All of lore.kernel.org
 help / color / mirror / Atom feed
From: James.Bottomley@HansenPartnership.com (James Bottomley)
Subject: complete boot failure in 4.5-rc1 caused by nvme: make SG_IO support optional
Date: Sun, 07 Feb 2016 15:07:21 -0800	[thread overview]
Message-ID: <1454886441.2329.27.camel@HansenPartnership.com> (raw)
In-Reply-To: <56B7C527.6050300@kernel.dk>

On Sun, 2016-02-07@15:28 -0700, Jens Axboe wrote:
> On 02/07/2016 09:04 AM, James Bottomley wrote:
> > On Sun, 2016-02-07@10:22 +0100, Christoph Hellwig wrote:
> > > Keith said it should be on by default, and I promised him to
> > > change
> > > it once we run into problems, which I guess this counts as.
> > > 
> > > But just curious:  what distro are you using?  Upstream systemd
> > > explicitly rejected using scsi_id for NVMe here:
> > > 
> > > 	https://github.com/systemd/systemd/issues/1453
> > > 
> > > and all my test systems don't do this either.
> > 
> > This was SUSE (in my case, openSUSE Leap).  I just checked the
> > source
> > package; they patch the by-id rules back in for NVME:
> > 
> > # PATCH-FIX-SUSE 1101-rules-persistent-device-names-for-NVMe
> > -devices.patch (bsc#944132)
> > Patch1101:      1101-rules-persistent-device-names-for-NVMe
> > -devices.patch
> > 
> > The bugzilla is giving access denied for bug id 944132, so it's
> > likely
> > some proprietary vendor problem.  The patch has no preamble, so
> > it's
> > hard to tell what they were thinking.
> 
> I run root-on-nvme on my laptop, and I haven't observed any problems.

Me too apparently.  It looks like this problem may be SUSE specific
unless another distro has enabled this.  I can see why they would: you
do need persistent names for devices, even NVMe ones.

> Generally I hate for options to default y unless absolutely 
> necessary, it's a sure fire way to feature creep your kernel without 
> noticing. I don't think getting all hot about this issue is fair, if 
> the only known case is suse.

Well, OK, I'm annoyed because it was a systemd system which means
debugging boot failures are excruciatingly difficult so it took me a
week and a half to find out what the problem was.  Perhaps I was a bit
rash to label this as an easily foreseen problem.

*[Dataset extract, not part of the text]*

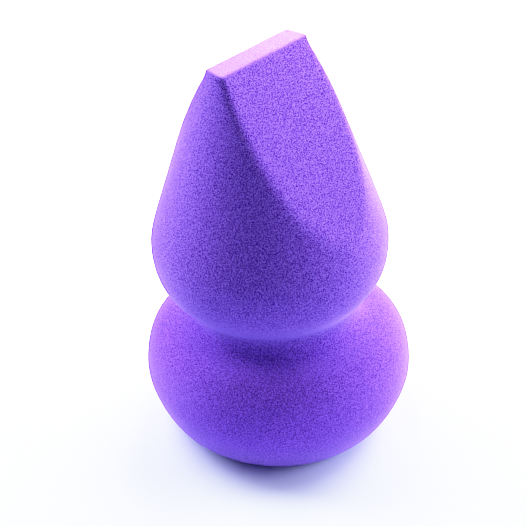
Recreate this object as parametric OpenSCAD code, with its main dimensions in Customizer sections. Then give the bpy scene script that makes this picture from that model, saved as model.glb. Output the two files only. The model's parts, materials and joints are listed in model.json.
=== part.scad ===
// Makeup sponge: a gourd-shaped cushion of soft foam with a chisel end.
// X runs along the chisel's ridge, the front cut faces -Y and +Z is up.
// The origin is the centre of the flat sole that the sponge stands on.
// The sponge is one moulding. Its sub-parts are the zones between which it flexes,
// and they meet face to face on flat planes, with no joint line.

/* [Lower lobe] */
// Diameter of the flat sole
sole_d = 28; // [22:0.5:31]
// Largest diameter of the lower lobe
lower_d = 40.6; // [37:0.2:46]
// Height of the lower lobe's largest diameter above the sole
lower_widest_z = 9.4; // [8:0.1:12]

/* [Waist] */
// Diameter at the bottom of the crease
waist_d = 25; // [20:0.5:29]
// Height of the bottom of the crease above the sole
waist_z = 20.1; // [18.5:0.1:21.5]
// Height of the flexing zone below the bottom of the crease
flex_below = 4.4; // [3:0.1:4.6]
// Height of the flexing zone above the bottom of the crease
flex_above = 4.4; // [3:0.1:4.6]

/* [Upper lobe] */
// Largest diameter of the upper lobe
upper_d = 35.8; // [32:0.1:38]
// Height of the upper lobe's largest diameter, along the head's own axis
upper_widest_z = 31.5; // [29:0.1:34]
// Angle by which the head leans back about the centre of the sole
head_lean = 3.5; // [0:0.1:6]

/* [Chisel end] */
// Height of the ridge above the sole, along the head's own axis
ridge_z = 62; // [56:0.5:68]
// Diameter of the head's round outline at the height of the ridge
end_d = 17.6; // [14:0.2:20]
// Slope of the head's round sides below the ridge, from upright
side_slope = 15; // [12:0.1:18]
// Distance from the head's axis to the front edge of the ridge
ridge_front = 0.8; // [0.5:0.1:2.5]
// Distance from the head's axis to the rear edge of the ridge
ridge_rear = 2.8; // [1:0.1:3.5]
// Slope of the flat front cut, from upright
front_slope = 32.1; // [27:0.1:35]
// Slope of the flat rear cut, from upright
rear_slope = 31; // [27:0.1:35]

/* [Chisel tip] */
// Length of the tip that turns, down from the ridge
tip_l = 8; // [6:0.5:10]
// Height of the flexing zone under the tip
tip_root_l = 6; // [4.5:0.5:8]

/* [Hidden] */

foam = "#7a4cdc";
$fn = 96;

// Each stretch of the outline is one cubic curve. Its two handles are shares of the
// height or the width that the stretch crosses, except where a comment says otherwise.
sole_out_share = 0.58;
sole_down_share = 0.145;
shoulder_up_share = 1.11;
shoulder_down_share = 0.375;
underside_up_share = 0.265;
underside_down_share = 0.77;
side_up_share = 0.108;
// Share of the side's height that its straight upper handle runs down
side_straight_share = 0.59;

// Steps along each curve, and sides round the waist
curve_steps = 12;
waist_sides = 60;

// How far a cut runs past what it cuts
overrun = 5;
// Clearance that keeps the waist's leaning upper face from rounding into the head
face_clearance = 0.01;

sole_r = sole_d / 2;
lower_r = lower_d / 2;
waist_r = waist_d / 2;
upper_r = upper_d / 2;
end_r = end_d / 2;

shoulder_h = waist_z - lower_widest_z;
underside_h = upper_widest_z - waist_z;
side_h = ridge_z - upper_widest_z;

flex_low_z = waist_z - flex_below;
flex_high_z = waist_z + flex_above;
waist_top_z = flex_high_z - face_clearance;
tip_z = ridge_z - tip_l;
tip_root_z = tip_z - tip_root_l;

// Points along a cubic curve, from its first control point to its last
function curve(p) = [
    for (i = [0:curve_steps])
        let (t = i / curve_steps, u = 1 - t)
        u * u * u * p[0] + 3 * u * u * t * p[1] + 3 * u * t * t * p[2] + t * t * t * p[3]
];

// All points but the first, for a curve that starts where the last one ended
function rest(points) = [for (i = [1:len(points) - 1]) points[i]];

// A rise from 0 to 1 that starts and ends level
function ease(t) = t * t * (3 - 2 * t);

sole_curve = curve([
    [sole_r, 0],
    [sole_r + sole_out_share * (lower_r - sole_r), 0],
    [lower_r, (1 - sole_down_share) * lower_widest_z],
    [lower_r, lower_widest_z]
]);
shoulder_curve = curve([
    [lower_r, lower_widest_z],
    [lower_r, lower_widest_z + shoulder_up_share * shoulder_h],
    [waist_r, waist_z - shoulder_down_share * shoulder_h],
    [waist_r, waist_z]
]);
underside_curve = curve([
    [waist_r, waist_z],
    [waist_r, waist_z + underside_up_share * underside_h],
    [upper_r, upper_widest_z - underside_down_share * underside_h],
    [upper_r, upper_widest_z]
]);
side_curve = curve([
    [upper_r, upper_widest_z],
    [upper_r, upper_widest_z + side_up_share * side_h],
    [end_r + side_straight_share * side_h * sin(side_slope),
        ridge_z - side_straight_share * side_h * cos(side_slope)],
    [end_r, ridge_z]
]);

lower_outline = concat(sole_curve, rest(shoulder_curve));
head_outline = concat(underside_curve, rest(side_curve));
whole_outline = concat(lower_outline, rest(head_outline));

// Radius of the outline at a height
function outline_r(z) = lookup(z, [for (p = whole_outline) [p[1], p[0]]]);

// A solid of revolution under an outline that starts at the axis' low end z0
module turned(outline, z0, z1) {
    rotate_extrude() polygon(concat([[0, z0]], outline, [[0, z1]]));
}

// A level slice of the space, wider than the sponge
module slice(z0, z1) {
    translate([0, 0, z0]) cylinder(r = lower_r + overrun, h = z1 - z0);
}

// The whole head above the crease, upright: a round teardrop with two flat cuts
module head_form() {
    cut_w = upper_d + 2 * overrun;
    difference() {
        turned(head_outline, waist_z, ridge_z);
        translate([0, -ridge_front, ridge_z])
            rotate([-front_slope, 0, 0])
                translate([-cut_w / 2, -cut_w, -ridge_z])
                    cube([cut_w, cut_w, ridge_z + overrun]);
        translate([0, ridge_rear, ridge_z])
            rotate([rear_slope, 0, 0])
                translate([-cut_w / 2, 0, -ridge_z])
                    cube([cut_w, cut_w, ridge_z + overrun]);
    }
}

// The part of the leaning head between two heights on its own axis
module head_zone(z0, z1) {
    rotate([-head_lean, 0, 0])
        intersection() {
            head_form();
            slice(z0, z1);
        }
}

// The wide cushion with the flat sole
module lower_lobe() {
    color(foam)
        intersection() {
            turned(lower_outline, 0, waist_z);
            slice(0, flex_low_z);
        }
}

// The narrow neck in the crease, whose rings lean more and more, up to the head's lean
module waist() {
    rings = concat(
        [[outline_r(flex_low_z), flex_low_z]],
        [for (p = whole_outline) if (p[1] > flex_low_z && p[1] < waist_top_z) p],
        [[outline_r(waist_top_z), waist_top_z]]
    );
    last = len(rings) - 1;
    points = [
        for (ring = rings)
            let (lean = head_lean * ease((ring[1] - flex_low_z) / (waist_top_z - flex_low_z)))
            for (k = [0:waist_sides - 1])
                let (
                    turn = 360 * k / waist_sides,
                    x = ring[0] * cos(turn),
                    y = ring[0] * sin(turn),
                    z = ring[1]
                )
                [x, y * cos(lean) + z * sin(lean), z * cos(lean) - y * sin(lean)]
    ];
    low_face = [for (k = [0:waist_sides - 1]) k];
    high_face = [for (k = [waist_sides - 1:-1:0]) last * waist_sides + k];
    sides = [
        for (i = [0:last - 1])
            for (k = [0:waist_sides - 1])
                let (
                    a = i * waist_sides + k,
                    b = i * waist_sides + (k + 1) % waist_sides,
                    c = a + waist_sides,
                    d = b + waist_sides
                )
                for (face = [[a, c, b], [b, c, d]]) face
    ];
    color(foam) polyhedron(points, concat([low_face, high_face], sides));
}

// The teardrop head with the lower parts of both flat cuts
module upper_lobe() {
    color(foam) head_zone(flex_high_z, tip_root_z);
}

// The flexing zone under the tip
module tip_root() {
    color(foam) head_zone(tip_root_z, tip_z);
}

// The thin chisel tip and its flat ridge
module chisel_tip() {
    color(foam) head_zone(tip_z, ridge_z);
}

lower_lobe();
waist();
upper_lobe();
tip_root();
chisel_tip();
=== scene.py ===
# %% [markdown]
# # A makeup sponge
#
# A gourd-shaped cushion of dyed polyurethane foam: a wide lobe to hold, a narrow waist
# and a teardrop head. Two flat cuts leave the head a thin chisel tip with a narrow ridge.
# Nothing is sewn, glued or screwed on, so every visible shape here is one skin of foam.
#
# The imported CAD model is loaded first. It gives the real size, the bodies that move and
# the joints between them, and the foam below is built around it without moving it.

import json
import math

import bmesh
import bpy
import numpy as np
from mathutils import Matrix, Vector

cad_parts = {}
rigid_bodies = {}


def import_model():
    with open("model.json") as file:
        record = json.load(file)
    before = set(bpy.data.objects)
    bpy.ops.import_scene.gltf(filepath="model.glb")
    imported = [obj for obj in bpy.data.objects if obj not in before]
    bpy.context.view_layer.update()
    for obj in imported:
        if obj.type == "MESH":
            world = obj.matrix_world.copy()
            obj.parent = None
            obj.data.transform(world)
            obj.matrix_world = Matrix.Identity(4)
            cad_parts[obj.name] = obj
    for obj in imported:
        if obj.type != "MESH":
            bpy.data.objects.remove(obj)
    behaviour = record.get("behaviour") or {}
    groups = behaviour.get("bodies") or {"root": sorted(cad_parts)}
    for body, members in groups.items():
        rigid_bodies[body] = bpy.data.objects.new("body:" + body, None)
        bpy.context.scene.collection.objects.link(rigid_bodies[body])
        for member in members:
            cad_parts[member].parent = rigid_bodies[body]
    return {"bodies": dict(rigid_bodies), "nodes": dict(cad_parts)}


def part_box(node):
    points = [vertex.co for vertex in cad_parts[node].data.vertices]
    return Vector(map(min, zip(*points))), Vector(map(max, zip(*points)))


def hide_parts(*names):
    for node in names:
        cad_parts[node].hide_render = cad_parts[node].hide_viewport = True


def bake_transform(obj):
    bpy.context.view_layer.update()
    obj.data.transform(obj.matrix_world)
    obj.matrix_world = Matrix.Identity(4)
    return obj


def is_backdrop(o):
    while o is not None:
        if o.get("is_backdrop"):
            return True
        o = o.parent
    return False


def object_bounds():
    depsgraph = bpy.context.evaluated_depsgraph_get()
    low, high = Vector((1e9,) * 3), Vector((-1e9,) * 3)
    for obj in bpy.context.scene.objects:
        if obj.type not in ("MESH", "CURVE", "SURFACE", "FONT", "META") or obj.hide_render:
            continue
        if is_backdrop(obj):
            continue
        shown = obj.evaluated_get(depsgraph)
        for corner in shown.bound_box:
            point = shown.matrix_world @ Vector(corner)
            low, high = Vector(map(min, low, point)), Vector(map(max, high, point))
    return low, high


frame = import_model()
cad_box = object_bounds()

MM = 0.001
bodies = ", ".join(frame["bodies"])
print(f"CAD model: {len(frame['nodes'])} zones of foam on the bodies {bodies}")

# %% [markdown]
# ## The camera
#
# The photograph looks down at the sponge from 35 degrees above the floor, through a long
# lens, so what is nearer looks only a little larger. A camera can be aimed with a
# constraint or by typing three angles. Here it is placed by the direction it looks from
# and turned towards a point in the middle of the sponge, because those are the numbers
# that can be measured in the photograph.

# %% Camera
VIEW_AZIMUTH = math.radians(-46.1)
VIEW_ELEVATION = math.radians(35)
VIEW_DISTANCE = 320 * MM
VIEW_TARGET = Vector((-1.66, 1.73, 27.35)) * MM
NEAREST_SEEN = 10 * MM
# Blender wants the lens and the width of its sensor in millimetres.
LENS = 145.2
SENSOR = 36


def link(obj):
    """Puts an object into the scene."""
    bpy.context.scene.collection.objects.link(obj)
    return obj


across_floor = Vector((math.sin(VIEW_AZIMUTH), -math.cos(VIEW_AZIMUTH), 0))
to_camera = across_floor * math.cos(VIEW_ELEVATION) + Vector((0, 0, math.sin(VIEW_ELEVATION)))

camera = link(bpy.data.objects.new("camera", bpy.data.cameras.new("camera")))
camera.location = VIEW_TARGET + to_camera * VIEW_DISTANCE
camera.rotation_euler = to_camera.to_track_quat("Z", "Y").to_euler()
camera.data.lens = LENS
camera.data.sensor_width = SENSOR
camera.data.clip_start = NEAREST_SEEN
bpy.context.scene.camera = camera
print(f"Camera {VIEW_DISTANCE / MM:.0f} mm away, {math.degrees(VIEW_ELEVATION):.1f} degrees up")

# %% [markdown]
# ## The outline
#
# Such a sponge is turned or moulded round, so one outline describes it: out along the
# flat sole, up the lower lobe, into the waist, out to the head and up to the tip. The
# outline could be a polygon, but a Bezier curve needs only one point at each widest and
# narrowest place, and its handles keep the foam's curves fair. The widths and heights
# that the CAD model shows are measured on it. The others repeat its driving sizes, and
# the handles are shares of the height or width that their stretch crosses.

# %% Sizes measured on the CAD model
def widest_point(node):
    """The point of a CAD node that lies furthest along X, where a round lobe is widest."""
    return max((v.co for v in frame["nodes"][node].data.vertices), key=lambda co: co.x)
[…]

I opened a bug against SUSE to tell them to turn it on:

https://bugzilla.opensuse.org/show_bug.cgi?id=965497

The second problem is that there's currently no way to transition to
using the serial attribute the way the udev 60-persistent-storage.rules
are written, so if distros have some by-id hack, it will have to be
maintained for a while.  I annotated the already closed bug on this in
systemd with the rules that work for me.

> If anything, let's make the description better. It's trying to be
> funny, it'd be better if it was descriptive and covered this case as
> well.

The problem with this is that when moving to new kernels, distro
maintainers don't read the new option help texts, they just take the
defaults.  However, I checked the only other distribution I use
(debian) and they don't have a nvme persistent ID hack, so if someone
checked ubuntu and Red Hat, I think all the majors are now covered and
perhaps there's no need to do anything more.

James

WARNING: multiple messages have this Message-ID (diff)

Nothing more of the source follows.